Wrapped in a dry suit (the water is only 39 degrees) she had just left the fissure where the glacier meltwater was so pristine she could see up to 325 feet in front of her.  She and her mom swam the lagoon with a diving operation for 30 minutes. They kicked around in a crux between two shifting tectonic plates mesmerized by tunnels and caverns.  Of course, she was in her glory, a life-defining moment, she said. 

Thingvellir National Park
This UNESCO World Heritage site includes guided walks, angling, and snorkeling at the Silfra fissure.

The Sky is the Limit

Saving the best for last, we exfoliated our senses by swimming about in steamy caves and heated turf houses at the Sky Lagoon.  The infinity pool included a steep waterfall, rock seats, and a swim-up lounge for tall cocktails.

For a few extra dollars, we indulged in a 7-step ritual that included a sauna, steam, and salt rub.  Hilariously, George tolerated the cold plunge pool for a whopping 10 seconds. 

Somehow, he evaded the warm Kvika foot bath at Reykjavik beach at sunset but had no reservations about the pins-and-needles sensations that the cold dip injected.  Go figure?

Sky Lagoon Iceland
Pack your favorite swimsuit and embrace a surreal view of a slow sunset in the infinity pool.

Soul Food Before Flight

Iceland’s de facto national fast food is not a fermented shark or roasted sheep skull but a tasty morsel far more familiar.  The wiener dog!  

The Bæjarins Beztu Pylsur hotdog stand at Keflavik International makes a super yummy parboiled sausage with crispy fried onions, sweet brown mustard, and a secret remoulade sauce. 

My guy isn’t keen about onions but he made an exception.  Try not to wait until minutes before your flight to sample this delicacy.  We nearly missed our flight doing so.  

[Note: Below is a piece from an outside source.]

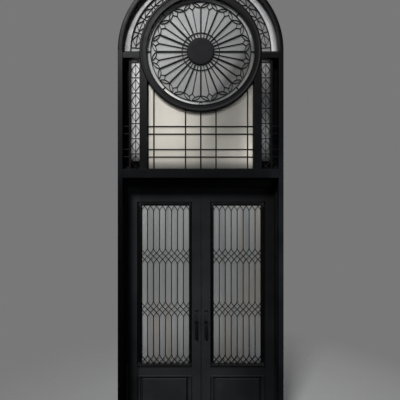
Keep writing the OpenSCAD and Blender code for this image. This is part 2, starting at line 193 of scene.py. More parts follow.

With all that we explored, and so much more not mentioned in Reykjavik, I still feel like we barely scratched the surface.  Iceland is a rugged tapestry of raw beauty with hidden gems around every turn.  You can ogle sites from the road but feel the primordial power of this place on foot and visit soon!

Skogar Museum
Search and rescues were aided by this unusual-looking Citroën C6 with half-track skis for front wheels.
Atlantic Puffin
The only puffin I saw on my trip was this stuffed bird at the Skogar Museum.
Silfra Fissure
Brenna floats like an angel in the Silfra Fissure.
Reynisfjara Beach
Look familiar? This deceptively dangerous black sand beach in Iceland was featured in the Game of Thrones.
Grotta Lighthouse at Sunset
Plenty of parking at the Grotta lighthouse to see the sunset at 9p in early April.